South African celebrity chef

Yudhika Sujanani is a South African celebrity chef, restaurateur, writer and activist. She launched the Holi Cow Cooking School and Deli in February 2014.

== Career ==
Sujanani began her public career in 2009 giving cookery demonstrations at food and wine shows.

Sujanani was appointed as Celebrity Chef and Food Presenter for Sugar 'n Spice in March 2013. She also presented cookery shows for the South African Broadcasting Corporation (SABC) and was interviewed about Indian cooking by Noeleen Maholwana-Sangqu.

Sujanani has published recipes in South African newspapers and websites, including the Sunday Times, the Home Channel, Independent Online, and The Witness. She also wrote the book Curry Me Home Again and contributed to the Great South African Cookbook in 2016.

In February 2014, Sujanani launched Holi Cow Cooking School and Deli in Fourways, Johannesburg. She is brand ambassador for AMC Cookware.

Sujanani is also an activist and a Hunger Advocate for the United Nations World Food Programme.

=== Controversy ===
In 2020, Sujanani complained that an ENO advertisement depicted bunny chow in a fashion that was disrespectful to the heritage of Indians, however the Advertising Regulatory Bureau (ARB) ruled that associating bunny chow with heartburn or indigestion is not in itself offensive.

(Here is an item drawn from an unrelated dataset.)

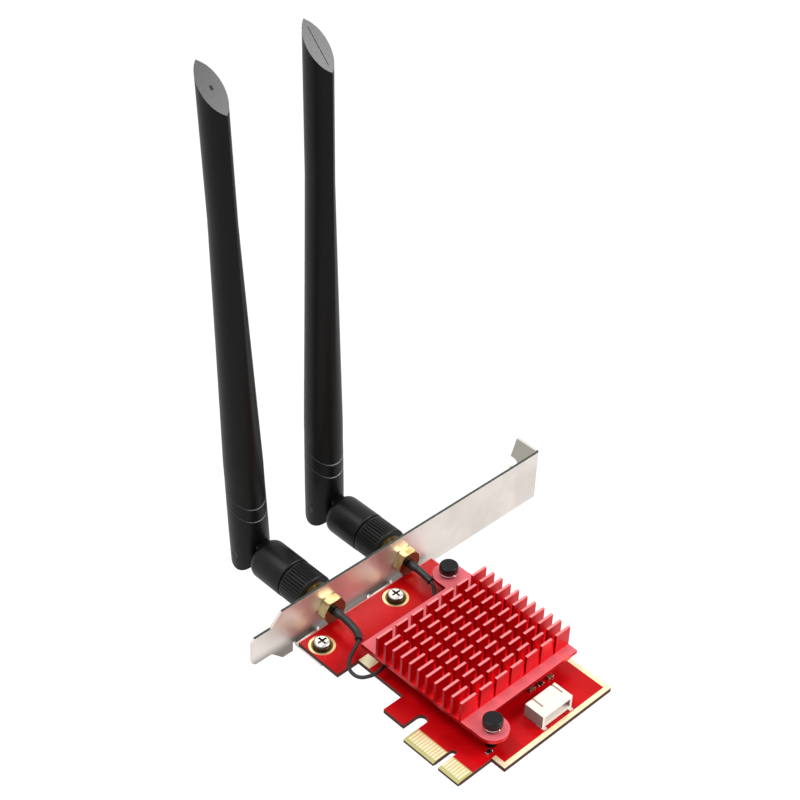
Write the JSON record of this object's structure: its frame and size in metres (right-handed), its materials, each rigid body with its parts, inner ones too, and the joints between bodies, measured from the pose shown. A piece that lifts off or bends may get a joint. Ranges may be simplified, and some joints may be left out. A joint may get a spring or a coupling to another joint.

In 2021, a petition drafted by South African Indians have Rights (SAIR) directed allegations of cultural appropriation against the Holi Cow Cooking School and Deli over the company logo and food. The controversy was widely reported in the South African press. It was commented on by organisations including the World Hindu Foundation South Africa.

== Personal life ==
Sujanani married businessman Rob Latang at a private ceremony in Thailand in 2012.